CalGrants, a financial assistance program that offers cash grants to lower- and middle-income college students each year will be stripped as well. The governor's proposal would eliminate the 77,000 new grants awarded each year at a cost of $180 million, but that saving would eventually grow to more than $900 million as students graduated and the program was phased out.
Further reductions in educational funding for K-12 education by $3.0 billion, will force California school districts to lay off thousands of teachers, expand class sizes, close schools, eliminate bus service, cancel summer school programs, and possibly shorten the academic year. California schools now rank at or near the bottom nationally in academic performance, student-teacher ratios in middle and high school, access to guidance counselors and the percentage of seniors who go directly to four-year colleges. In its annual survey this year, Education Week magazine ranked California 47th in per-pupil spending and gave the state a D in academic achievement.
Added to reductions to our K-12 educational system will be $335 million in funding for the University of California and California State University systems along with a phase out of the Cal Grant college aid program for students.
Bottom line?
California’s state budget is facing an enormous $24 billion shortfall. The Governor has already identified cuts estimated to amount to about $16 billion, and these new reductions will add $5.5 billion to the total package, however the state legislature process has broken down, and as a result, we are currently paying our creditors and vendors with IOU's, which banks are refusing to honor. And, we expect to hear another $3 billion in cuts proposed by the end of the week.
Cuts in healthcare could result in more than 1.9 million Californians losing access to coverage. The current budget proposal would reduce state funding for the Medi-Cal program by a billion dollars. The Medi-Cal program provides hundreds of thousands of children, working parents, the elderly, and people with disabilities access to no-cost healthcare.

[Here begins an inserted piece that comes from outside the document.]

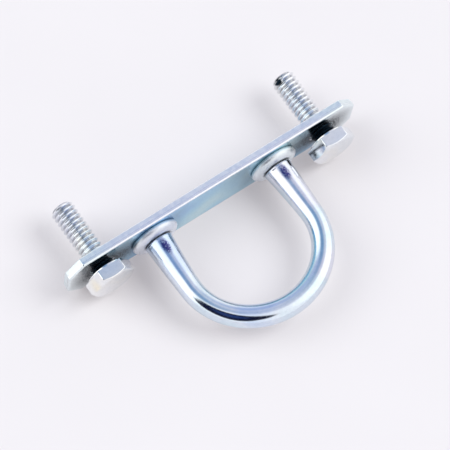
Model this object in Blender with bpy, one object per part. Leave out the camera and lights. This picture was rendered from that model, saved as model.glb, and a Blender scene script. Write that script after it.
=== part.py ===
"""Pad eye: a flat bar plate, a U-shaped eye riveted to it over two collars, and two hex bolts.

The origin is the centre of the plate's back face. +X runs along the plate, +Y is the way the
bolts' threaded ends point, and +Z runs across the plate's width. Lengths are in metres.
"""
import math

import bmesh
import bpy
from mathutils import Vector

MM = 0.001

# Base plate: flat steel bar with its four corners cut off at 45 degrees
PLATE_LENGTH = 86.0 * MM
PLATE_WIDTH = 16.0 * MM
PLATE_THICKNESS = 2.3 * MM
CORNER_CUT = 4.0 * MM
EDGE_ROUND = 0.3 * MM

# Eye: round bar, thicker at its two roots, bent to a half ellipse
BAR_RADIUS = 3.0 * MM
ROOT_RADIUS = 3.8 * MM
ROOT_TAPER = 16.0 * MM
LEG_SPACING = 36.0 * MM
BOW_WIDTH = 36.7 * MM
BOW_DEPTH = 17.2 * MM
BOW_CENTRE = 18.7 * MM
TENON_RADIUS = 2.9 * MM
RIVET_RADIUS = 3.9 * MM
RIVET_DEPTH = 1.0 * MM
BAR_SIDES = 24
BOW_STEPS = 40
LEG_STEPS = 8

# Collars: domed rings between the eye's shoulders and the plate
COLLAR_RADIUS = 6.5 * MM
COLLAR_FOOT_RADIUS = 6.3 * MM
COLLAR_TOP_RADIUS = 4.3 * MM
COLLAR_HEIGHT = 2.0 * MM
COLLAR_BULGE_HEIGHT = 0.6 * MM
COLLAR_SIDES = 32
DOME_STEPS = 6

# Bolts: 1/4 inch, 20 threads to the inch, full thread, 7/16 inch across flats
BOLT_SPACING = 66.4 * MM
BOLT_LENGTH = 20.0 * MM
THREAD_RADIUS = 3.15 * MM
THREAD_ROOT_RADIUS = 2.45 * MM
THREAD_PITCH = 1.27 * MM
POINT_RADIUS = 2.3 * MM
POINT_LENGTH = 0.8 * MM
NECK_LENGTH = 0.5 * MM
HEAD_ACROSS_FLATS = 11.1 * MM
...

Funding for schools will be slashed and almost 18,000 teachers in California are looking at possible layoffs. Some inner-city middle and high schools could lose up to 40 percent of their teachers.
The budget cuts would also drastically reduce funding for higher education by $335 million. These cuts would effectively phase out the Cal-Grant college aid program, which provides thousands of students with money for tuition.
And these cuts are in addition to tax hikes after agreeing to $12.8 billion in higher sales, personal income and vehicle taxes earlier this year.